Filmin bunun yanında askeri bir tarafı da var doğal olarak. Dolayısıyla maskülen havayı epey solumak durumunda kalıyor izleyici. Hatta bu havayı biraz olsun kırmak için senaryoya özellikle kadın bir zooloğun dahil edildiğini de düşünebiliriz. Askerliğin acımasız ve bazen de mantıksız kuralları, özellikle filmin ilk sahnelerinde yüzbaşının çavuşa yaptığı küçük deneyde öne çıkıyor. İlerleyen sahnelerle birlikte, askeriye içindeki hiyerarşik düzenin, emir-komuta çizgisinin ağırlığı da kendini hissettiriyor.
Neil Marshall’ın diğer filmlerine göre Dog Soldiers’ın espri dozajı bir hayli yüksek. Örneğin, meşhur “there is no spoon” repliği, The Matrix’den sonra bu filmle tekrar dikkatleri üzerine çekiyor. Askerlerin bulundukları elverişsiz koşulları bertaraf etmek adına birbirlerine anlattıkları hikayeler eşliğinde oldukça eğlenceli bir giriş yapan film, her ne kadar kurtadamların ortaya çıkmasıyla korku vermeye başlasa da, filmin sonuna kadar İngiliz komedi anlayışından ödün vermeden finali yapıyor. Özellikle film bittikten sonra ekrana gelen gazete kupürünün, birçok komedi filminden daha etkili olduğu söylenebilir.

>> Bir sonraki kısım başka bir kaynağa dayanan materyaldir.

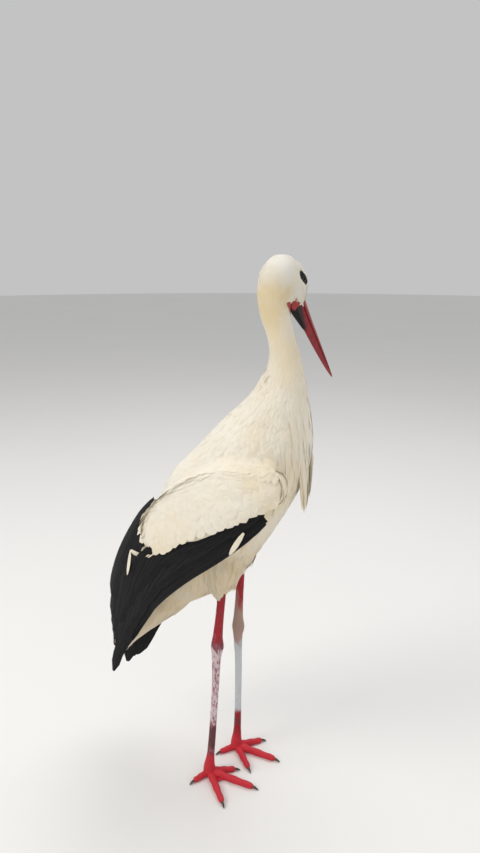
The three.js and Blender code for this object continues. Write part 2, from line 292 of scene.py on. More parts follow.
# ---- lofts ----
def along(rows, t):
    # uniform Catmull-Rom curve through the rows, straight on past both ends, with its slope
    count = len(rows)
    ends = np.vstack([2 * rows[0] - rows[1], rows, 2 * rows[-1] - rows[-2]])
    inside = np.clip(t, 0, 1)
    place = inside * (count - 1)
    i = np.minimum(place.astype(int), count - 2)
    w = (place - i)[..., None]
    a, b, c, d = (ends[i + k] for k in range(4))
    m0, m1 = (c - a) / 2, (d - b) / 2
    square, cube = 3 * (c - b) - 2 * m0 - m1, 2 * (b - c) + m0 + m1
    value = b + m0 * w + square * w ** 2 + cube * w ** 3
    slope = (m0 + 2 * square * w + 3 * cube * w ** 2) * (count - 1)
    return value + slope * (t - inside)[..., None], slope


def axesAt(shape, t):
    # centre, side, up, tangent and the three radii of a loft at t
    value, slope = along(shape["rows"], t)
    tangent = unit(slope[..., :3])
    hint = np.array(shape.get("hint", (0, 1, 0)), float)
    side = unit(hint - tangent * (tangent @ hint)[..., None])
    up = np.cross(side, tangent)
    roll = np.radians(value[..., 6:7])
    across = side * np.cos(roll) + up * np.sin(roll)
    out = up * np.cos(roll) - side * np.sin(roll)
    return value[..., :3], across, out, tangent, np.maximum(value[..., 3:6], 0)


def capShare(t, caps):
    # rounds a loft off over the given share of its length at each end
    share = np.ones_like(t)
    for gap, cap in ((t, caps[0]), (1 - t, caps[1])):
        if cap > 0:
            share = share * np.sqrt(np.maximum(0, 1 - (1 - np.clip(gap / cap, 0, 1)) ** 2))
    return share


def shell(shape, t, angle, grow=0.0):
    # point of a loft at t along it and angle round it: two half ellipses, one above and one below
    centre, across, out, tangent, radii = axesAt(shape, t)
    cap = capShare(t, shape["caps"])
    high = np.where(np.sin(angle) > 0, radii[..., 1], radii[..., 2])
    wide = np.maximum(radii[..., 0] + grow, 0.0004)
    high = np.maximum(high + grow, np.where(np.asarray(grow) < 0, 0.0004, 0))
    return (centre + across * (np.cos(angle) * wide * cap)[..., None]
            + out * (np.sin(angle) * high * cap)[..., None]
            + tangent * (grow * (2 * t - 1))[..., None])


def blade(shape, t, across, lift):
    # point on the outer face of a flat loft: across runs from -1 to 1 over its width, lift is outwards
    centre, side, out, _, radii = axesAt(shape, t)
    wide = across * radii[..., 0] * shape.get("flip", 1)
    return centre + side * wide[..., None] + out * lift[..., None]


def wingShape(rows, index):
    own = rows if index == 0 else leftWing(rows)
    return {"rows": stations(own), "caps": (0.14, 0.14), "flip": 1 if index == 0 else -1}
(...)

Filme getirilen en önemli eleştiri, kurt adamların şekliyle ve makyajlarıyla ilgili. Devasa büyüklükteki kurtadamlar, dediğimiz gibi hiçbir bilgisayar efekti kullanılmadan canlandırıldıklarından, çeşitli görsel hilelerle gerçekliği yakaladığını düşünen Amerikan filmlerine yatkın seyirci tarafından yadsınmaları normal karşılanabilir. Diğer İngiliz korkuları gibi makyaj ve yapay canlandırmalarla değil konusu, esprileri ve atmosferiyle öne çıkmayı amaçlayan bir film olduğu düşünüldüğünde, Dog Soldiers’ın en azından kendi hedefini tutturduğu söylenebilir.

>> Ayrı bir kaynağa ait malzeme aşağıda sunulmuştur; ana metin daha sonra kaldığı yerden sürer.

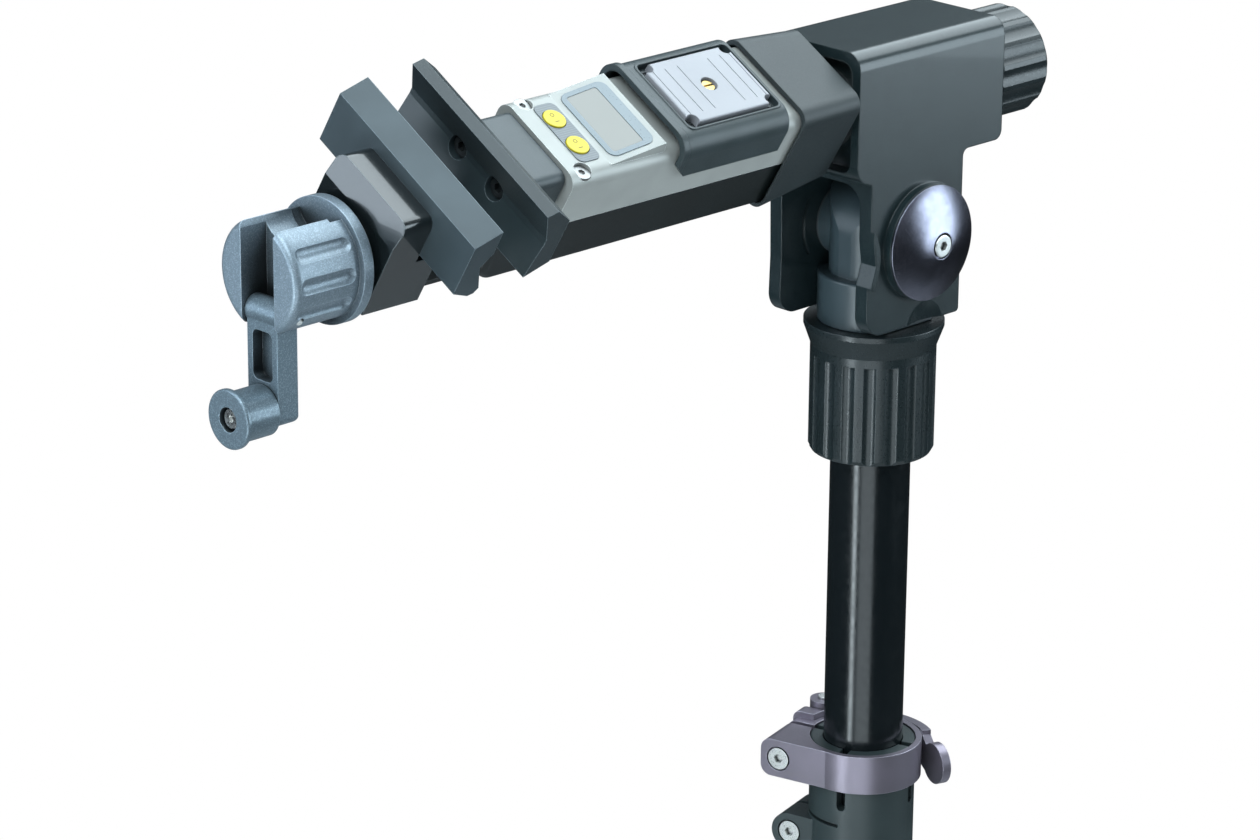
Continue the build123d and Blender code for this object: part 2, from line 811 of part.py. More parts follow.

Yönetmen Marshall, aslında korku filmlerinde daha başarılı olan bir sinemacı. Özellikle alamet-i farikası olan The Descent ile rüştünü ispatlasa da, önce Doomsday sonrasında ise Centurion ile korku filmlerinden iyice uzaklaşmıştı. Bunların yanında Game of Thrones’un bir bölümünü de yöneterek daha epik işlere yöneldiğini düşündürtürken gelen son haberlere göre, kendisini sinema dünyasına kazandıran bu türe geri dönüş yapıyor Marshall. Dracula’yı Transilvanya’dan Londra’ya taşıyan Demeter gemisiyle ilgili bir filmin hazırlıklarına başlamış durumda. Filmin adı ise The Last Voyage of Demeter. Yönetmenin filmografisinde yer alan korku türündeki filmlerine baktığımızda, bu filmi beklemek için çok önemli sebepler sunuyor Marshall bizlere.
Vampirler ve zombilerden kendilerine pek sıra gelmeyen kurtadamları seyretmek için çok önemli bir fırsat Dog Soldiers. Gerçi Twilight ve hatta True Blood’da ikinci planda da olsa yeniden ele alınan kurtadamların unutulması zor olsa da, bu korku verici varlıkların hakkını verebilen film sayısı bir elin parmaklarını geçmiyor. “An American Werewolf in London” kadar çok kişiye ulaşamasa da en az onun kadar kült olmayı hak eden ve bunu başaran; “The Wolfman” kadar yıldız oyunculara sahip olmasa da oyuncularının dar alanda kısa paslaşarak parladığı bir film olarak Dog Soldiers, izlenmesi elzem korku filmlerinden biri.